If \(a<b\) then the set \(\{x: a<x<b\}\) is written as:
Let \(c=\frac{a+b}{2}~\&~r=\frac{b-a}{2}\) where \(c\) is for centre and \(r\) is for radius.
\(a<x<b\) is \(|x-c|<r\)
So the answer is \(\left|x-\frac{7}{2}\right|<\frac{1}{2}\).
So none of the given distractors is correct

 

[pka]

View attachment 19825

Let's look at each of these distractors.
\(a)~|x-7|<3 \leftrightarrow 4<x<10\\b)~|x-5|<2 \leftrightarrow 3<x<7\\c)~|x-4|<3 \leftrightarrow 1<x<7\\d)~|x-3|<4 \leftrightarrow -1<x<7\\e)~|x-2|<5 \leftrightarrow -3<x<7\)
Are any of those subsets of \(3<x<4~?\)

 

[car0le_la]

It would be nice if there were instructions; but it seems to be asking, if you know that 3<x<4, then which of the following do you know to be true? It apparently is not asking for an equivalent inequality, but for a one-way implication.

So, which of the five intervals (all of which you found correctly) include the given interval? Answer: all except (a).
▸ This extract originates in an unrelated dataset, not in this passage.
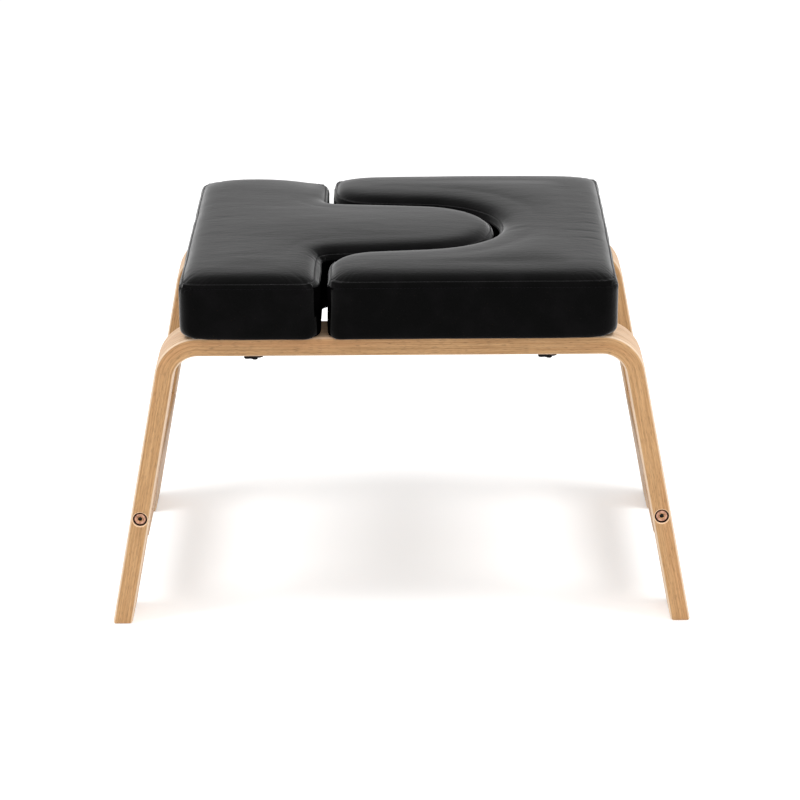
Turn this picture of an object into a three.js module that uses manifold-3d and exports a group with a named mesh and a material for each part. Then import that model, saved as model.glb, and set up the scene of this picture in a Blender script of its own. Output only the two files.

That is, if x is between 3 and 4, then it is also (b) within 2 units of 5; (c) within 3 units of 4; (d) within 4 units of 3; and (e) within 5 units of 2.

I can't see any interpretation of the problem for which only (b) would be correct (unless, of course, there is a typo somewhere). Was there any further explanation of what they are asking?

There wasn't any further explanation or interpretation of the problem. It is most likely that there was a type somewhere.

 

[car0le_la]

Let's look at each of these distractors.
\(a)~|x-7|<3 \leftrightarrow 4<x<10\\b)~|x-5|<2 \leftrightarrow 3<x<7\\c)~|x-4|<3 \leftrightarrow 1<x<7\\d)~|x-3|<4 \leftrightarrow -1<x<7\\e)~|x-2|<5 \leftrightarrow -3<x<7\)
Are any of those subsets of \(3<x<4~?\)

No, none of those are subsets of 3<x<4. So logically none of the answers are possible.

 

[car0le_la]

This was one of my favorite to teach.
If \(a<b\) then the set \(\{x: a<x<b\}\) is written as:
Let \(c=\frac{a+b}{2}~\&~r=\frac{b-a}{2}\) where \(c\) is for centre and \(r\) is for radius.
\(a<x<b\) is \(|x-c|<r\)
So the answer is \(\left|x-\frac{7}{2}\right|<\frac{1}{2}\).
So none of the given distractors is correct

I'm actually curious, what is this concept called? I wasn't taught something like that when learning to resolve these types of questions and it seems like it would be more helpful/efficient instead of having to solve through each multiple choice like I did.

 

[Dr.Peterson]

No, none of those are subsets of 3<x<4. So logically none of the answers are possible.

I think possibly pka meant to ask whether (3,4) is a subset of any of those sets; it's a subset of all but (a). This is what I said in post #3: if x is in (3,4), then it is in all the others. That is what the problem is literally asking for, though it's likely that's not what they intended. One way or another, they messed up the problem.

I'm actually curious, what is this concept called? I wasn't taught something like that when learning to resolve these types of questions and it seems like it would be more helpful/efficient instead of having to solve through each multiple choice like I did.

What pka did (assuming the problem is asking which of the five is equivalent) is to reverse the problem by writing the given interval in absolute value form, so it can be directly compared to the choices.

The idea is that the absolute value form, |x-c|<r, says "x is within r units of c" (which I also mentioned in post #3): c is the center, the midpoint of (a,b), and r is the radius, the distance from c to either a or b. This is an extremely useful way to think of these, and saves a good bit of work.

 

[Steven G]

I am a bit lost here.

If I had two choices to pick from, namely

if 3 < x < 4 then 2 < x < 5 and
if 3 < x < 4 then 3.2 < x < 3.8

I would pick the 1st one.

Assume e>0. If a<x<b then a-e<x<b+e.

In this case all 4 choices are valid.

No, none of those are subsets of 3<x<4. So logically none of the answers are possible.

Not true that there are no answers. You want the given inequality to be contained in one (or more ) of the choices to consider that choice to be correct.